» GIVEN REQUEST
Search the material below for the string "writing" and list each line that holds it.
[START RECORDS FOR THIS EXERCISE]
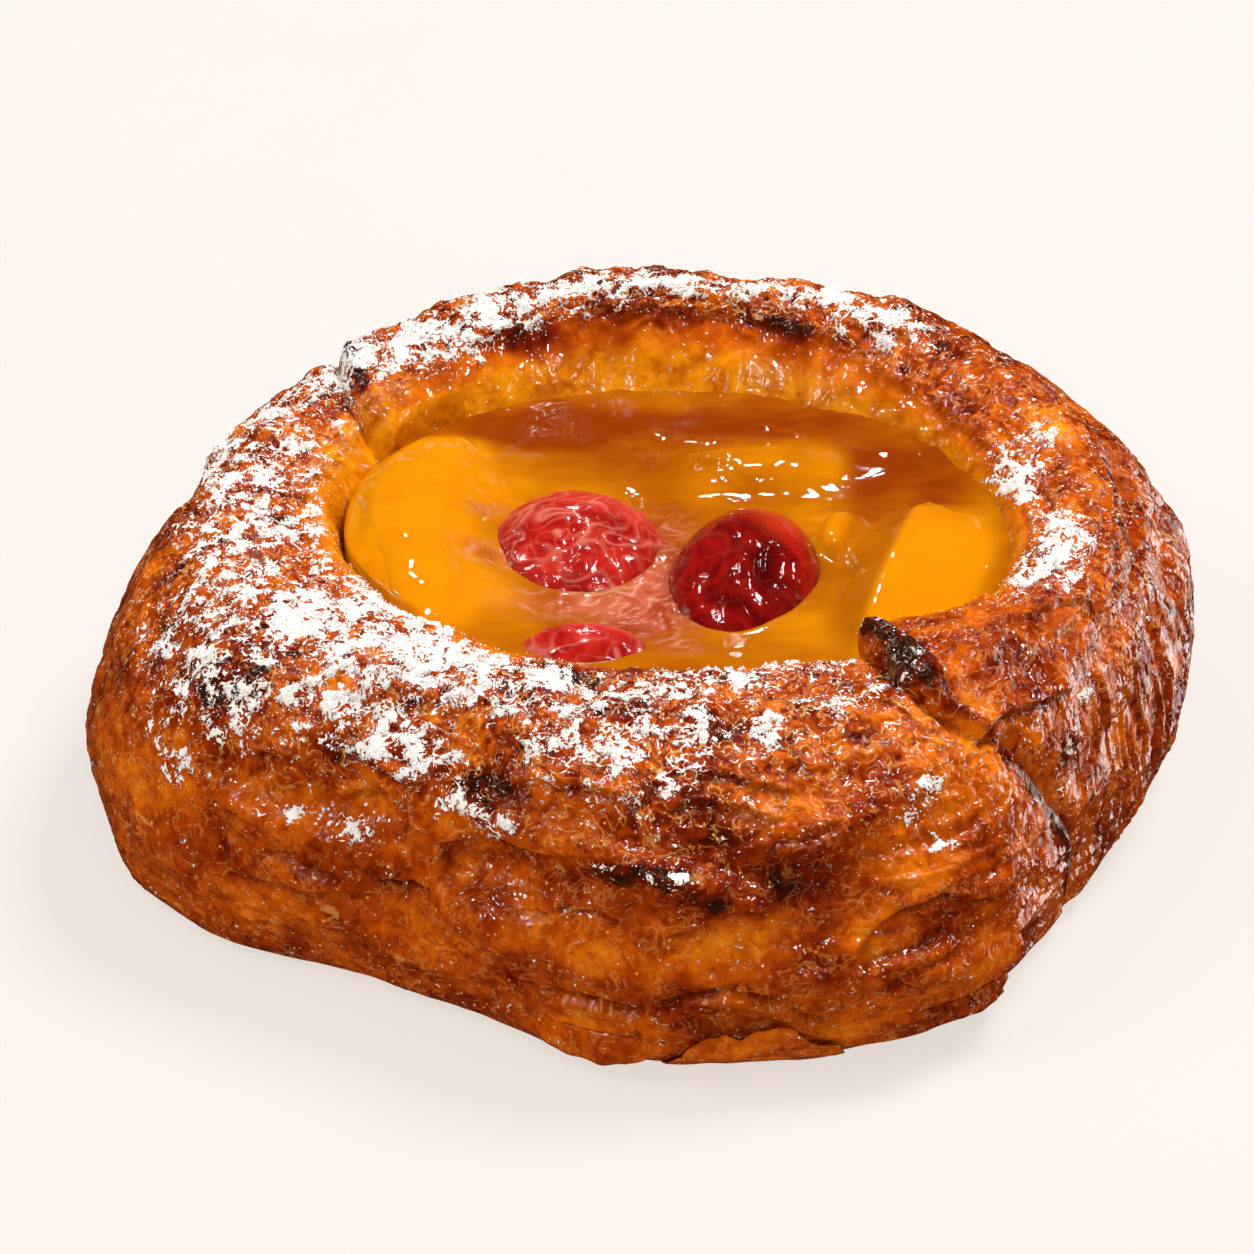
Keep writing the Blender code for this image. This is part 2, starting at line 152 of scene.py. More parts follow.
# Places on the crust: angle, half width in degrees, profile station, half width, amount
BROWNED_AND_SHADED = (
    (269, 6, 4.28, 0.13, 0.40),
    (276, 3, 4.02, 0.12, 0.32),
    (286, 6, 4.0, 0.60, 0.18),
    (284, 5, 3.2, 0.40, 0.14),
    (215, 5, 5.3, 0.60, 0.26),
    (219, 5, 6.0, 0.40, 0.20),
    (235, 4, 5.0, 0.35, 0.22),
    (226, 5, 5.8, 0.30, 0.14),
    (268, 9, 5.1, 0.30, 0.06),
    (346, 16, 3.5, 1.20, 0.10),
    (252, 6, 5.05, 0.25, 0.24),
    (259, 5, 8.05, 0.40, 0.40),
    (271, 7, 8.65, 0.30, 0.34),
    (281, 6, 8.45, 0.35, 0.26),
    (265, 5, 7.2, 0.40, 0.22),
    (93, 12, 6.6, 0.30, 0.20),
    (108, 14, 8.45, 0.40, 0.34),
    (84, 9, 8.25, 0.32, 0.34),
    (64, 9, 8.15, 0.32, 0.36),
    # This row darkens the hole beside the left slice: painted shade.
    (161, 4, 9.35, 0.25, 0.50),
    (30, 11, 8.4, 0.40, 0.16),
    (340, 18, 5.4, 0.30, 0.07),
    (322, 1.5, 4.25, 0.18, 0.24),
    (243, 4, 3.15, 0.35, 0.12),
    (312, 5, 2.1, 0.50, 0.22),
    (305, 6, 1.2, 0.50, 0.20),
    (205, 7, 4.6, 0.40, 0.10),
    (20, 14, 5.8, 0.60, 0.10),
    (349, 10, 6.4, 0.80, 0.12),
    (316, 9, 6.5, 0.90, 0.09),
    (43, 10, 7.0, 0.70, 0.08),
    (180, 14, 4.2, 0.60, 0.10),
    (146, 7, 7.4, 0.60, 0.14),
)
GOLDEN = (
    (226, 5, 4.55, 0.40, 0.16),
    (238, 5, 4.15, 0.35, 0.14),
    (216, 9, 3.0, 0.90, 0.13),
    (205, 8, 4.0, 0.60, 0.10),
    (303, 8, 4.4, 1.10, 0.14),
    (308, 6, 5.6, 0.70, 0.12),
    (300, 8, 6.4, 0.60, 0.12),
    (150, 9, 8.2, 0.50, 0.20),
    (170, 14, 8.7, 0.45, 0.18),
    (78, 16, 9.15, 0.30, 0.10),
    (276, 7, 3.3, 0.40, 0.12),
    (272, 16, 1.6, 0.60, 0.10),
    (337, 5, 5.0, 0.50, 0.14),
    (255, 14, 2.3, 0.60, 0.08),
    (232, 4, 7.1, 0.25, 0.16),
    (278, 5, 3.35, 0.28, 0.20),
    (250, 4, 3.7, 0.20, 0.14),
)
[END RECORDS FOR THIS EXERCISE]
[START RECORDS FOR THIS EXERCISE]
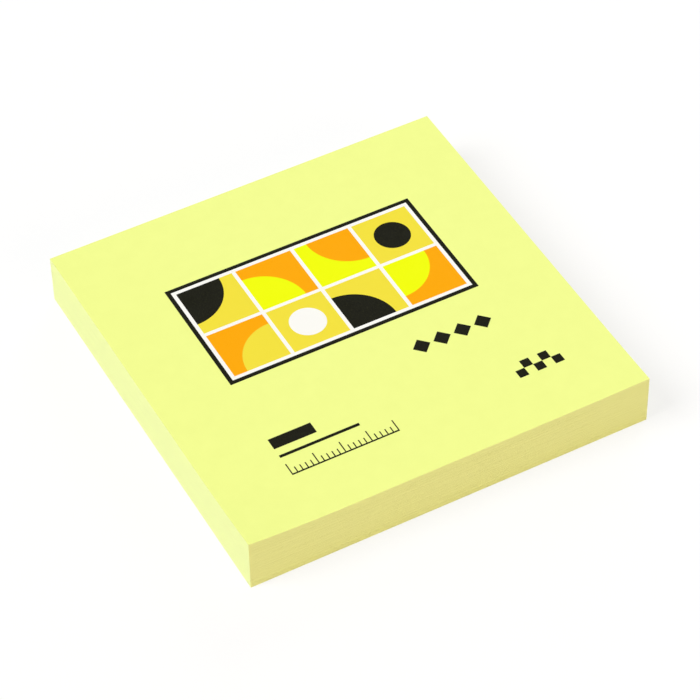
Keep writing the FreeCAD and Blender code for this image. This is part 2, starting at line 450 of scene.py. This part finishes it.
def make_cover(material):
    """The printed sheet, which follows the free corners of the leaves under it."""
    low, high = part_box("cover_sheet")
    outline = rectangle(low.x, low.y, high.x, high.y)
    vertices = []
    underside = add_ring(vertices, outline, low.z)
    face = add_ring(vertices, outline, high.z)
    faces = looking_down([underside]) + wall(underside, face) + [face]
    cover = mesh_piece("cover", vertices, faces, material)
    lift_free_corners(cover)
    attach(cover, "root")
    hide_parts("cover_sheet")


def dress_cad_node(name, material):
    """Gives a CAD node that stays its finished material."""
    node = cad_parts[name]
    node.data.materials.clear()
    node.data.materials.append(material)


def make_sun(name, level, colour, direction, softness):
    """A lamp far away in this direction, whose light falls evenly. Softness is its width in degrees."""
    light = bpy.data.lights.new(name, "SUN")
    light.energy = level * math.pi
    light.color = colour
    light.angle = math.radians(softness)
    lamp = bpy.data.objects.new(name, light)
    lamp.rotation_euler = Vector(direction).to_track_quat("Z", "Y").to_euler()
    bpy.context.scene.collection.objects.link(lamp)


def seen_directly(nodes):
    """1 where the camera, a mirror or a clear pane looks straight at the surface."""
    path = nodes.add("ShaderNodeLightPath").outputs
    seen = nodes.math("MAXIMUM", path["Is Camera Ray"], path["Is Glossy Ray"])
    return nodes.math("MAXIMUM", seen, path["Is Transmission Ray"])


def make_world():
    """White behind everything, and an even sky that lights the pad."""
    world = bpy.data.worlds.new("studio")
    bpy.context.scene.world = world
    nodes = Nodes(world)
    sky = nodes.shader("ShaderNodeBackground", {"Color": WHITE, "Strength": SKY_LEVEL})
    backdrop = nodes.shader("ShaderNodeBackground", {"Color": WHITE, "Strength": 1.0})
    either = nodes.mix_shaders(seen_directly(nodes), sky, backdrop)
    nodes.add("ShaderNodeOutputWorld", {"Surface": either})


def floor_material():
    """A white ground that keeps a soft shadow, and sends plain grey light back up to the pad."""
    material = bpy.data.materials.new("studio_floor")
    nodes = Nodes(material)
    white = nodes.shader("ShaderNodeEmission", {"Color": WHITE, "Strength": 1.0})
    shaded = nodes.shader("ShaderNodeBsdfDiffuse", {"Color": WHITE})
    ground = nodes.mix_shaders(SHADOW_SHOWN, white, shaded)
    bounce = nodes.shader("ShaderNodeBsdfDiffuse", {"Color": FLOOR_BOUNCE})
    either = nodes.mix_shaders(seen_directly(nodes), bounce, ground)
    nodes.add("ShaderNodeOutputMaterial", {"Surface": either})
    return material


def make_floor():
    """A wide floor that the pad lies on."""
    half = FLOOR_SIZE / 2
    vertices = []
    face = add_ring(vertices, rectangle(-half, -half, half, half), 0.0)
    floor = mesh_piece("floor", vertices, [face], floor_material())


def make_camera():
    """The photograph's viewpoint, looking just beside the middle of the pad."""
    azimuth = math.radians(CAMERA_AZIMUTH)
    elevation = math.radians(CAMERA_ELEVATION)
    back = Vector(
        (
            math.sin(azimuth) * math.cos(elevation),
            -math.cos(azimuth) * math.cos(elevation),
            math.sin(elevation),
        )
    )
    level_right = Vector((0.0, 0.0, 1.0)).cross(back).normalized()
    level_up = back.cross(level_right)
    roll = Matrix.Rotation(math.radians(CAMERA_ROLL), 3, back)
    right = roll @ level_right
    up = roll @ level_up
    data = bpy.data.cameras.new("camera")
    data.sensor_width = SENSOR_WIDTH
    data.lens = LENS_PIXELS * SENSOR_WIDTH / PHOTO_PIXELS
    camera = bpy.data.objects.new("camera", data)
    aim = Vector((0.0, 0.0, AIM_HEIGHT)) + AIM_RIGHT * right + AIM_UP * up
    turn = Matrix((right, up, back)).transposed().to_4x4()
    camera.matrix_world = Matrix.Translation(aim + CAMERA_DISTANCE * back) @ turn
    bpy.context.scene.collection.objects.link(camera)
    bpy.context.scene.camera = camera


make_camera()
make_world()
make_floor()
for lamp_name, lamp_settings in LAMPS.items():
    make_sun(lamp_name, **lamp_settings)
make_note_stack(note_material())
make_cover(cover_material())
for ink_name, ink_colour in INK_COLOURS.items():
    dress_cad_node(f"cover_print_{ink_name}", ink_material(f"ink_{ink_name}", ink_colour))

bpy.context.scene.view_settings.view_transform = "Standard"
[END RECORDS FOR THIS EXERCISE]
[START RECORDS FOR THIS EXERCISE]
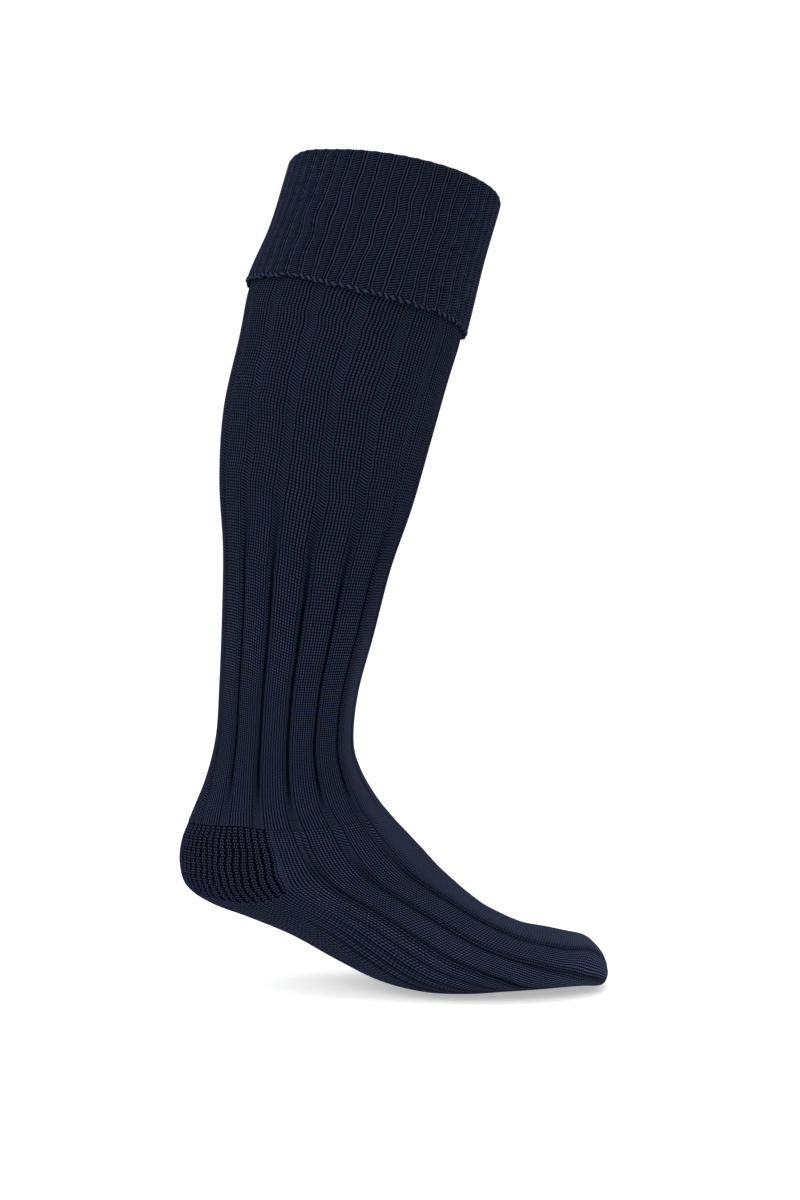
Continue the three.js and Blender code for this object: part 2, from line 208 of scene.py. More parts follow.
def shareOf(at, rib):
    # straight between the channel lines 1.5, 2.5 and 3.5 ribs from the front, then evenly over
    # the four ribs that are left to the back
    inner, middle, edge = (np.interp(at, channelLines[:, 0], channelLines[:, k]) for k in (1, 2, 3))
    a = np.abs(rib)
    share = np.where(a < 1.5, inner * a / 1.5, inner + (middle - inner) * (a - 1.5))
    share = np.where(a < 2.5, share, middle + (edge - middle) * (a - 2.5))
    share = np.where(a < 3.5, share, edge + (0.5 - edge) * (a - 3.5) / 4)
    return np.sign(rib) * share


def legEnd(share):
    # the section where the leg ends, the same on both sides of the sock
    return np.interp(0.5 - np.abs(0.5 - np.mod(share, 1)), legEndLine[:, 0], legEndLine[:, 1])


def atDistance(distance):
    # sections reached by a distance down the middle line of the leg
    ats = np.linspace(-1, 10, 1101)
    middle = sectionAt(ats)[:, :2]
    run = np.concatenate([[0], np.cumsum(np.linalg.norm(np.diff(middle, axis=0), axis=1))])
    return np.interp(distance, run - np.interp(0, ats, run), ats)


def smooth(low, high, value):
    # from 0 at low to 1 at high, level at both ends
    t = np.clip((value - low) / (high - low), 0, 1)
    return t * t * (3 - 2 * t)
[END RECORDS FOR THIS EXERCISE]
» EXPECTED OUTPUT
Keep writing the Blender code for this image. This is part 2, starting at line 152 of scene.py. More parts follow.
Keep writing the FreeCAD and Blender code for this image. This is part 2, starting at line 450 of scene.py. This part finishes it.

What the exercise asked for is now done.